EXERCISE:
Keep only the lines from the top of the listing through the one with "bore_clearance = 3", and reproduce them unaltered.

________________

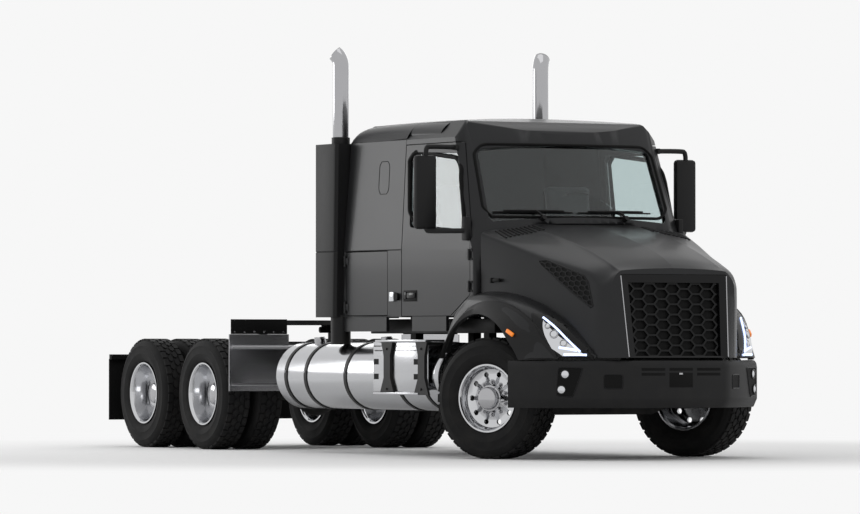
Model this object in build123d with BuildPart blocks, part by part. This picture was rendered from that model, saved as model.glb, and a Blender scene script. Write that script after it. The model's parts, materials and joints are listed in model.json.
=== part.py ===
from build123d import *
import os
from math import atan2, cos, degrees, hypot, radians, sin

os.makedirs("parts", exist_ok=True)

# Conventional three-axle tractor with a short flat-roof sleeper.
# Millimetres. +X ahead, +Y to the driver's left, +Z up, ground at Z = 0,
# origin under the middle of the whole vehicle.

# ---- driving sizes ----------------------------------------------------------
overall_length = 8780
front_overhang = 1435            # front axle to the bumper's face
wheelbase = 5950                 # front axle to the middle of the tandem
tandem_spread = 1290
axle_x = overall_length / 2 - front_overhang
mid_axle_x = axle_x - wheelbase + tandem_spread / 2
rear_axle_x = axle_x - wheelbase - tandem_spread / 2
tandem_x = axle_x - wheelbase
tail_x = -overall_length / 2

# ---- tyres and wheels -------------------------------------------------------
tyre_radius = 530
axle_z = tyre_radius
rim_radius = 286                 # bead seat
rim_lip_radius = 298
front_tyre_width = 385
front_rim_width = 300
drive_tyre_width = 300
drive_rim_width = 230
dual_spacing = 345
dual_middle_y = 928
disc_thickness = 22
kingpin_y = 925
front_track_y = 1050             # wheel centre with the wheels straight
steer_at_rest = 26               # wheels turned to the left as parked
bore_clearance = 3

# ---- frame ------------------------------------------------------------------
rail_top_z = 1010
rail_height = 300
rail_flange = 90
rail_web = 10
frame_half_width = 432
rail_front_x = axle_x + 1140
rail_rear_x = tail_x + 120

# ---- cab --------------------------------------------------------------------
cab_floor_z = 1250
floor_thickness = 60
wall = 60
cab_half_width = 1085
belt_z = 1850
crease_z = 2840
crease_half_width = 1032
roof_z = 3030
cab_split_x = axle_x - 1600      # day cab's back edge, sleeper's front edge
split_gap = 6
sleeper_back_x = axle_x - 2722
firewall_x = axle_x - 212
cowl_z = 2062
glass_thickness = 8
seal_gap = 0.4

# ---- doors ------------------------------------------------------------------
door_gap = 8
door_front_x = axle_x - 350
door_rear_x = cab_split_x + 6
door_top_z = 2790
hinge_y = cab_half_width + 12
hinge_pin_radius = 5
hinge_knuckle_radius = 11
hinge_knuckle_height = 60
door_hinge_x = door_front_x + 4
door_hinge_levels = (1510, 1790)
luggage_hinge_levels = (1340, 1760)

# ---- hood -------------------------------------------------------------------
hood_rear_x = axle_x - 195
hood_nose_x = axle_x + 1330
hood_skin = 30
hood_pivot_x = axle_x + 1406
hood_pivot_z = 850
hood_bottom_z = 874
hood_pin_radius = 8
hood_lug_radius = 14
hood_lug_y = 300
hood_lug_width = 40
pin_play = 0.3
arch_radius = 735
arch_x = axle_x + 30
fender_half_width = 1205
flare_half_width = 1245

# ---- bumper -----------------------------------------------------------------
bumper_top_z = 862
bumper_bottom_z = 452
bumper_skin = 45


def at(x, y, z):
    """Point at x ahead of the front axle."""
    return (axle_x + x, y, z)


def wheel_axis(side, turn):
    """Outward axle direction of a wheel turned to the left by turn degrees."""
    return Vector(-side * sin(radians(turn)), side * cos(radians(turn)), 0)


def spin_plane(centre, outward):
    """Plane through a wheel: local X up the radius, local Y along the axle, outward."""
    up = Vector(0, 0, 1)
    return Plane(origin=centre, x_dir=up, z_dir=up.cross(outward))


def front_wheel_centre(side):
    """Middle of a front tyre, swung about its kingpin to the parked steering angle."""
    reach = wheel_axis(side, steer_at_rest) * (front_track_y - kingpin_y)
    return Vector(axle_x, side * kingpin_y, axle_z) + reach


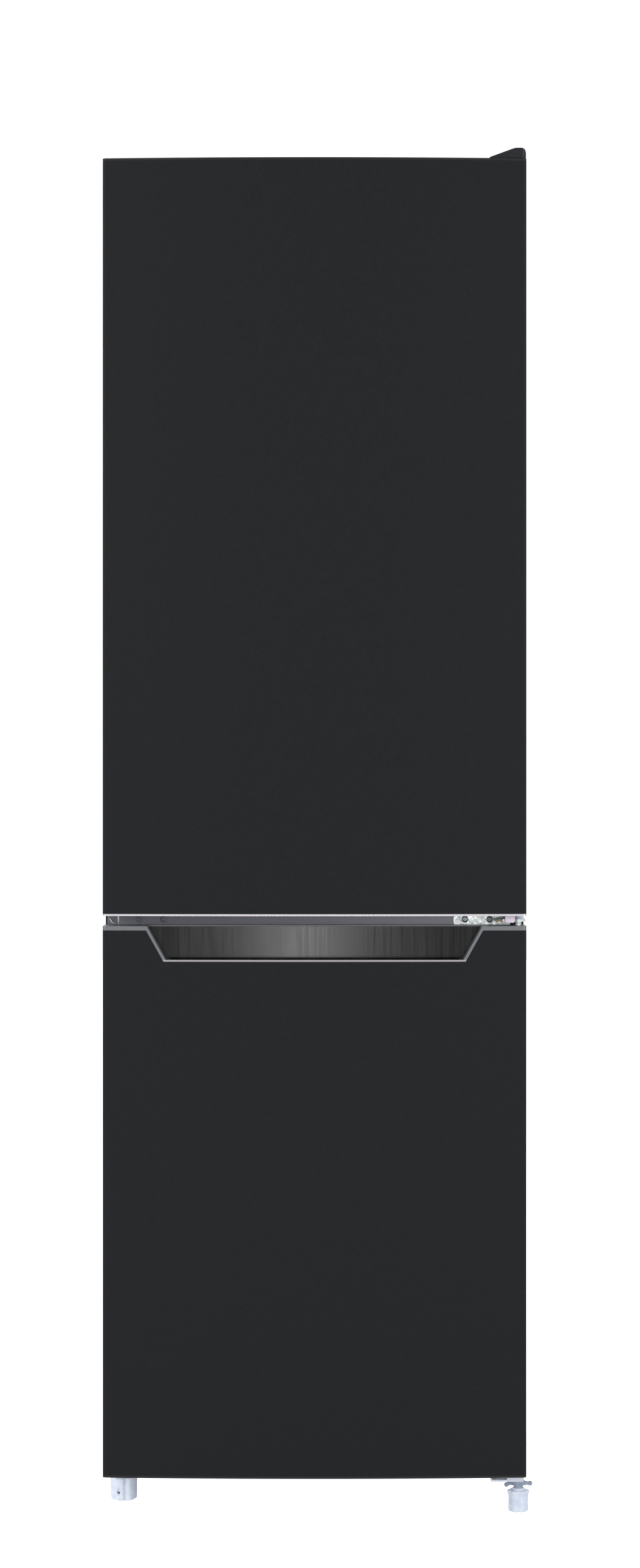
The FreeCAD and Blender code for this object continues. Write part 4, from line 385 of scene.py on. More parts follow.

________________

EXPECTED OUTPUT:
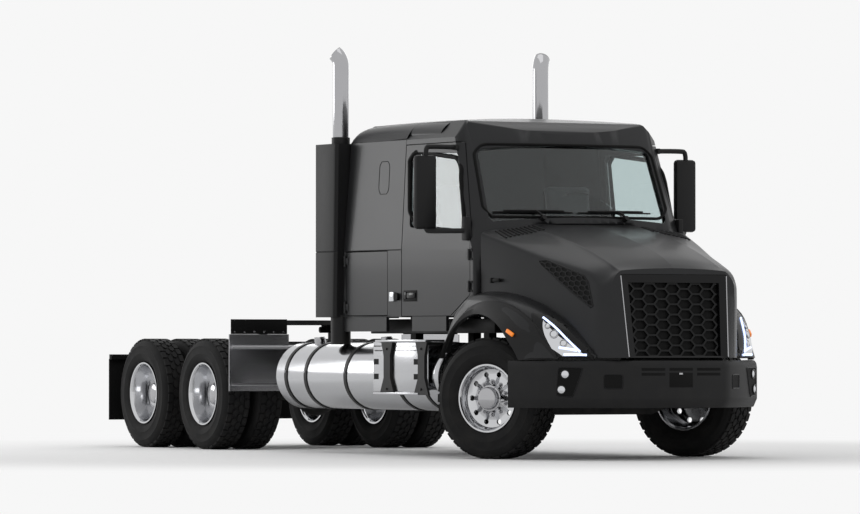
Model this object in build123d with BuildPart blocks, part by part. This picture was rendered from that model, saved as model.glb, and a Blender scene script. Write that script after it. The model's parts, materials and joints are listed in model.json.
=== part.py ===
from build123d import *
import os
from math import atan2, cos, degrees, hypot, radians, sin

os.makedirs("parts", exist_ok=True)

# Conventional three-axle tractor with a short flat-roof sleeper.
# Millimetres. +X ahead, +Y to the driver's left, +Z up, ground at Z = 0,
# origin under the middle of the whole vehicle.

# ---- driving sizes ----------------------------------------------------------
overall_length = 8780
front_overhang = 1435            # front axle to the bumper's face
wheelbase = 5950                 # front axle to the middle of the tandem
tandem_spread = 1290
axle_x = overall_length / 2 - front_overhang
mid_axle_x = axle_x - wheelbase + tandem_spread / 2
rear_axle_x = axle_x - wheelbase - tandem_spread / 2
tandem_x = axle_x - wheelbase
tail_x = -overall_length / 2

# ---- tyres and wheels -------------------------------------------------------
tyre_radius = 530
axle_z = tyre_radius
rim_radius = 286                 # bead seat
rim_lip_radius = 298
front_tyre_width = 385
front_rim_width = 300
drive_tyre_width = 300
drive_rim_width = 230
dual_spacing = 345
dual_middle_y = 928
disc_thickness = 22
kingpin_y = 925
front_track_y = 1050             # wheel centre with the wheels straight
steer_at_rest = 26               # wheels turned to the left as parked
bore_clearance = 3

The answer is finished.